--- Begin MATERIAL ---

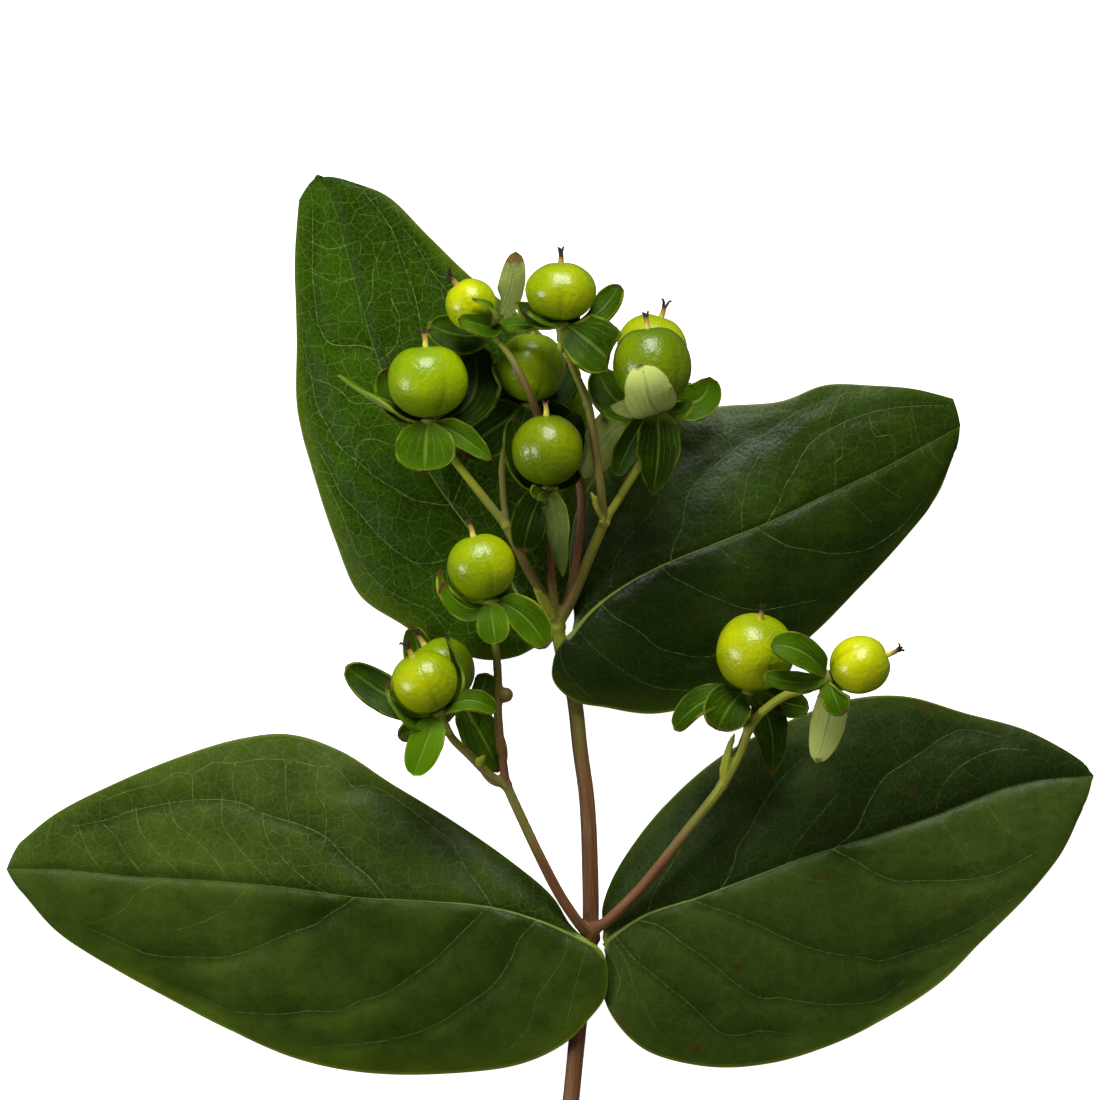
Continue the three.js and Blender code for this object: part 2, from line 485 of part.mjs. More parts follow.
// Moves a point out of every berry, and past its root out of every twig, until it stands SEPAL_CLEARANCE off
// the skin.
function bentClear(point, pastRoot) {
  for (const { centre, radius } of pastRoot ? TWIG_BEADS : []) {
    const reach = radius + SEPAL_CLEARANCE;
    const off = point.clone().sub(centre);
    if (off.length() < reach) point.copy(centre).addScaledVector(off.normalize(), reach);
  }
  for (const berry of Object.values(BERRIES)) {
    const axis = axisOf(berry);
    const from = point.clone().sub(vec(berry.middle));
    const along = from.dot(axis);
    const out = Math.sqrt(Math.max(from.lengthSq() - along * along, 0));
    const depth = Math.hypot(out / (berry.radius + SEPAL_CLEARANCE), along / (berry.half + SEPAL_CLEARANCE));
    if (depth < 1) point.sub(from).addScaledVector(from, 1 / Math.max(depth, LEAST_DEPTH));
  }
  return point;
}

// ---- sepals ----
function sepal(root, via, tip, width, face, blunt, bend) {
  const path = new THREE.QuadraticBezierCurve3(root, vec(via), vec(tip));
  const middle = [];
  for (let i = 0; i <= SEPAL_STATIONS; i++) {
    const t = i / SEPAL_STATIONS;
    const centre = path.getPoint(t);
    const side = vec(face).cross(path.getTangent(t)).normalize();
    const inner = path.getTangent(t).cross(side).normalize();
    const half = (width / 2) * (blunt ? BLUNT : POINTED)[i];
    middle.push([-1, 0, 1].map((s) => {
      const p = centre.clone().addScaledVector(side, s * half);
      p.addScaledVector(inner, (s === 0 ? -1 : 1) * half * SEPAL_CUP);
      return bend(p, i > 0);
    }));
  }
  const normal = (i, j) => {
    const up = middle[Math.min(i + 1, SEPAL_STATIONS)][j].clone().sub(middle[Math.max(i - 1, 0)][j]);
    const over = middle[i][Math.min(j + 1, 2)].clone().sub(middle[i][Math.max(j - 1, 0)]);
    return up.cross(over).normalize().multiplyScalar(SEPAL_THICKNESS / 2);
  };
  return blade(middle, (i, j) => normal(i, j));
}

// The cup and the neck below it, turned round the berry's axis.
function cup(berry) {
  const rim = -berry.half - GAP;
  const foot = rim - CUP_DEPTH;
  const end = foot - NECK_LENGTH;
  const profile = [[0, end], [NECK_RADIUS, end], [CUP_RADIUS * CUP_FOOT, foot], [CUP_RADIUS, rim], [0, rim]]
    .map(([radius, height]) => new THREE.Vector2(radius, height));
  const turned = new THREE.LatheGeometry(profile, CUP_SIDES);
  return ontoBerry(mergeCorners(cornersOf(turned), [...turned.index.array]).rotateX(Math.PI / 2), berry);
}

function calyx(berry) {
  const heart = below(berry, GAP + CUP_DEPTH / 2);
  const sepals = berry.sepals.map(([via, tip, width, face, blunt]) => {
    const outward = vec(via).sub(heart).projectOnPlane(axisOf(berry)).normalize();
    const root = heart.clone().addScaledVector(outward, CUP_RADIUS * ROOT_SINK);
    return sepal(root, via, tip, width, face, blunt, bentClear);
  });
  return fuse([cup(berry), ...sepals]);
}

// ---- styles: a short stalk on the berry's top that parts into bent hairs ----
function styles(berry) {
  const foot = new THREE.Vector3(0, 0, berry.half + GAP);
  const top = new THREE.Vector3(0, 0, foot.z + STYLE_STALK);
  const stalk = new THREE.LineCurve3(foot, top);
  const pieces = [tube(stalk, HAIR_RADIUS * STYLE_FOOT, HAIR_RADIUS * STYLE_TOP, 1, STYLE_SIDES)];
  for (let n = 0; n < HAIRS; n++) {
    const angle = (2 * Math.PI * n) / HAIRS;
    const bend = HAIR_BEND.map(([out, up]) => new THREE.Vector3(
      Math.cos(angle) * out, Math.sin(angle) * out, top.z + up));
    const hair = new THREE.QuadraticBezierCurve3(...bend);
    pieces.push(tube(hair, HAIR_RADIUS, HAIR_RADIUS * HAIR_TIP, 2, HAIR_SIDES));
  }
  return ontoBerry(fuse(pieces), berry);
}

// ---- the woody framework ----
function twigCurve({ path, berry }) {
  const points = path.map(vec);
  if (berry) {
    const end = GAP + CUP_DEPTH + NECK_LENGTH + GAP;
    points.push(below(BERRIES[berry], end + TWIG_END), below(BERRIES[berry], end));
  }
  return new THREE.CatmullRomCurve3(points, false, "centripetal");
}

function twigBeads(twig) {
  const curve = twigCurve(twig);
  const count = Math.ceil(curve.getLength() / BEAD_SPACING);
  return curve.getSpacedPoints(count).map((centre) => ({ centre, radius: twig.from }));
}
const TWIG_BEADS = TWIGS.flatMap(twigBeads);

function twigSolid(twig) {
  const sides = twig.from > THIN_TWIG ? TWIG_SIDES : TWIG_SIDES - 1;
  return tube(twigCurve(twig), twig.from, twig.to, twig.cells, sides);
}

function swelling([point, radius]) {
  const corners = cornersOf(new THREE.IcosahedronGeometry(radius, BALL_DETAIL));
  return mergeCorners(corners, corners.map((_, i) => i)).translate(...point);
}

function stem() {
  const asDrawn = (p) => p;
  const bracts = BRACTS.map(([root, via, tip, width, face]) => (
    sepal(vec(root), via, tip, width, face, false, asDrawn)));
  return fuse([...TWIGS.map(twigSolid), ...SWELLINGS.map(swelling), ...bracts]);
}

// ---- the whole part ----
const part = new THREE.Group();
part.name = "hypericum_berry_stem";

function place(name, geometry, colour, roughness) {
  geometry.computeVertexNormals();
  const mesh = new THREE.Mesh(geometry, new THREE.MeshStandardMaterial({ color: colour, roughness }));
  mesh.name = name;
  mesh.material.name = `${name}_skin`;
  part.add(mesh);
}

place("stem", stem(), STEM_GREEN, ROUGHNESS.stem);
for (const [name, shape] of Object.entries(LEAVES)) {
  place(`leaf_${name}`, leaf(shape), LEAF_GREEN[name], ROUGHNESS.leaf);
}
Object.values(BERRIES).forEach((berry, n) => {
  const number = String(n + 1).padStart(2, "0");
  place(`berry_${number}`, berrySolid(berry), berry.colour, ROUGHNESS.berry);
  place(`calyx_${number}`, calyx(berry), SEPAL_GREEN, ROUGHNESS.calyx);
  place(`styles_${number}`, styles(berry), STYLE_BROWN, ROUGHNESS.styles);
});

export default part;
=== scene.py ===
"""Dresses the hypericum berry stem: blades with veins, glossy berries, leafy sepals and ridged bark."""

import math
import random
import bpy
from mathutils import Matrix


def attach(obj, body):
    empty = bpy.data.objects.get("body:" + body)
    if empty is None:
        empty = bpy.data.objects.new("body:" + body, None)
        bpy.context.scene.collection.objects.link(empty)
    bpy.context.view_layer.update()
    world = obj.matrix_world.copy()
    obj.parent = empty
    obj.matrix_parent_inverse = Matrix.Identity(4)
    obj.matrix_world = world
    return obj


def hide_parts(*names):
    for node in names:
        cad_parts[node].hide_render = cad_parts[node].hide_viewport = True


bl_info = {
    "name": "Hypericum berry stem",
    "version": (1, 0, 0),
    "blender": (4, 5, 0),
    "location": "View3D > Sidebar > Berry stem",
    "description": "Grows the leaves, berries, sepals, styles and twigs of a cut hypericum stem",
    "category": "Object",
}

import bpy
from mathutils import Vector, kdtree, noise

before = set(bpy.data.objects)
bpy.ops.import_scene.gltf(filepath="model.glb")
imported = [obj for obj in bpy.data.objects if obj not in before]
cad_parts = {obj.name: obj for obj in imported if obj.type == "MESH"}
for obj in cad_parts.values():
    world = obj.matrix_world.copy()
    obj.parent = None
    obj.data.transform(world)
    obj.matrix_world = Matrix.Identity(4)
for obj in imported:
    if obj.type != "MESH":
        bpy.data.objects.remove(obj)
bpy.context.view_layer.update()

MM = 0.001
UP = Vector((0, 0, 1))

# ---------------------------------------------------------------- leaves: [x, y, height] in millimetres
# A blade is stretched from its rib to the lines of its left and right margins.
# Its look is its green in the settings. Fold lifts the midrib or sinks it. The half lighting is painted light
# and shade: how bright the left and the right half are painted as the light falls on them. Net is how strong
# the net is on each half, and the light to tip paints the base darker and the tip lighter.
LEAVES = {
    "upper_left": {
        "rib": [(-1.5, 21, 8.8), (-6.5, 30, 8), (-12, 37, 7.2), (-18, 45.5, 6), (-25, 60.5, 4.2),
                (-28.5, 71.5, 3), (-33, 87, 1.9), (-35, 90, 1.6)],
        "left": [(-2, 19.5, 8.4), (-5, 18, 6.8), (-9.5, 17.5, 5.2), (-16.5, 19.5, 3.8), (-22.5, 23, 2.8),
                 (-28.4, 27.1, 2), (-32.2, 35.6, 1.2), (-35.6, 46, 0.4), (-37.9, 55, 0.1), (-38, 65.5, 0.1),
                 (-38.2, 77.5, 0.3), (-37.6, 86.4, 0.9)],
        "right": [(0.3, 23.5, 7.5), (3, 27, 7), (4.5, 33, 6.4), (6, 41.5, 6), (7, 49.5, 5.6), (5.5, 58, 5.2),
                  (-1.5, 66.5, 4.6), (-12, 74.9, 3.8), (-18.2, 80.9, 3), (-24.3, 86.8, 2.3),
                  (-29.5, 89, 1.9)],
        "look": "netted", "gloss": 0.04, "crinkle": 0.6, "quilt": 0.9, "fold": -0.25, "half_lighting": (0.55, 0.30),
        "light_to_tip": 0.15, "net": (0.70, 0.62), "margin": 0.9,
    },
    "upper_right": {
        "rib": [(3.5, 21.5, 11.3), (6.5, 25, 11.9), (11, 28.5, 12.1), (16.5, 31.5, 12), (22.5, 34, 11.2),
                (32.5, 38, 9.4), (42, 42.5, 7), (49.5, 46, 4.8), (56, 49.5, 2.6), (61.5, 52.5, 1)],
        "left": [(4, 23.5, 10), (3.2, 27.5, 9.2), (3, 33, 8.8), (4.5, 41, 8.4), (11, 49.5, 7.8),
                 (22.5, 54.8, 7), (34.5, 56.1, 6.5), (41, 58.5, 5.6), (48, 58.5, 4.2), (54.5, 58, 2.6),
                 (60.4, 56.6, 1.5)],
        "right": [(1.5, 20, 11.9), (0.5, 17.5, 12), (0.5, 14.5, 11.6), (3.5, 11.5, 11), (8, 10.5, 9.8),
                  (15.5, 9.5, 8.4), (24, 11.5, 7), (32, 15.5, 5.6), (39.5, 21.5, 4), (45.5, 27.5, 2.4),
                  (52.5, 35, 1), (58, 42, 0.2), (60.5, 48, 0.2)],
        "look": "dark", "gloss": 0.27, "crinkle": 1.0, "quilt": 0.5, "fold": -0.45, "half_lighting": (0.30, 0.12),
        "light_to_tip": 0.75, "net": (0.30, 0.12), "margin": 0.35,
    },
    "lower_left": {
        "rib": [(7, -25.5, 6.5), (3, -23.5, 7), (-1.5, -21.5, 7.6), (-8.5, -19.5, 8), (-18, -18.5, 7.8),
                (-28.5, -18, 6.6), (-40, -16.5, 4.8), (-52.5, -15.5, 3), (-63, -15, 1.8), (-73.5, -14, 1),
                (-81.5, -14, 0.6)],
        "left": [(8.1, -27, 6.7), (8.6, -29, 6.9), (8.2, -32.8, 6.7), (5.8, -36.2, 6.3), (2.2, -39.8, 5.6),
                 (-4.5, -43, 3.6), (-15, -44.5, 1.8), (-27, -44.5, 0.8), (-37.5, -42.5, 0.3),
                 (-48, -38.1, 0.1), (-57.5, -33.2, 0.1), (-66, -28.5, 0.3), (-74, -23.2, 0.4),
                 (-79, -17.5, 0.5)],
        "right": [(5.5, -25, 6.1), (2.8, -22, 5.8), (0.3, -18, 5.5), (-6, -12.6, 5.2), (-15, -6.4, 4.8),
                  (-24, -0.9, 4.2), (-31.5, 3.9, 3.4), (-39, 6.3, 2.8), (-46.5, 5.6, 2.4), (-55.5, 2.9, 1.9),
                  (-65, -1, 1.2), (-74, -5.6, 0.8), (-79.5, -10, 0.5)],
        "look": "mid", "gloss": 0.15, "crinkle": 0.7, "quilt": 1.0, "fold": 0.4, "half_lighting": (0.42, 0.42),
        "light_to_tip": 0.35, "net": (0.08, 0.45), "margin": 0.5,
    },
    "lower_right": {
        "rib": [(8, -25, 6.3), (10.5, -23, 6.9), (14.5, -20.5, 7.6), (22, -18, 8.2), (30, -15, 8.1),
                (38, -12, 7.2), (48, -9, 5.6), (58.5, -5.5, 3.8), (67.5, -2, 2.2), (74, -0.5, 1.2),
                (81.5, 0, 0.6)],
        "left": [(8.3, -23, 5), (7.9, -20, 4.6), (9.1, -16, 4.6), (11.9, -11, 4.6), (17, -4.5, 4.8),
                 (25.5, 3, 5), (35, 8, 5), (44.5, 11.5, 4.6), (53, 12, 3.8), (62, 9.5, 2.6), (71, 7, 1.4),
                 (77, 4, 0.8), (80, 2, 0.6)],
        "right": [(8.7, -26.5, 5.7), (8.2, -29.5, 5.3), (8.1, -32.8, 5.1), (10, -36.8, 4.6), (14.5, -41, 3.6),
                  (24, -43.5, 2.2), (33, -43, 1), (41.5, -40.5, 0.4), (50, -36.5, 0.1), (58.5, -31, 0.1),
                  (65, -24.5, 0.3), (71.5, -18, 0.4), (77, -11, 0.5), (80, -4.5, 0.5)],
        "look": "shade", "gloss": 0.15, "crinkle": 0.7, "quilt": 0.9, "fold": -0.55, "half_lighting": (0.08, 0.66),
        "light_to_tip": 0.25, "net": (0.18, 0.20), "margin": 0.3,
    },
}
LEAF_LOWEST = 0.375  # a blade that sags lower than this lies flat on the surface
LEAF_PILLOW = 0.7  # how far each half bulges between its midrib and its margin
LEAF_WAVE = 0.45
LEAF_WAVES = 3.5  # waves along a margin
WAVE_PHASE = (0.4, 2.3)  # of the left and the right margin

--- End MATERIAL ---

YOUR TASK - Scan the material for lines with the word "None", and copy each line you find.

CORRECT ANSWER -
    if empty is None:
        empty = bpy.data.objects.new("body:" + body, None)
    obj.parent = None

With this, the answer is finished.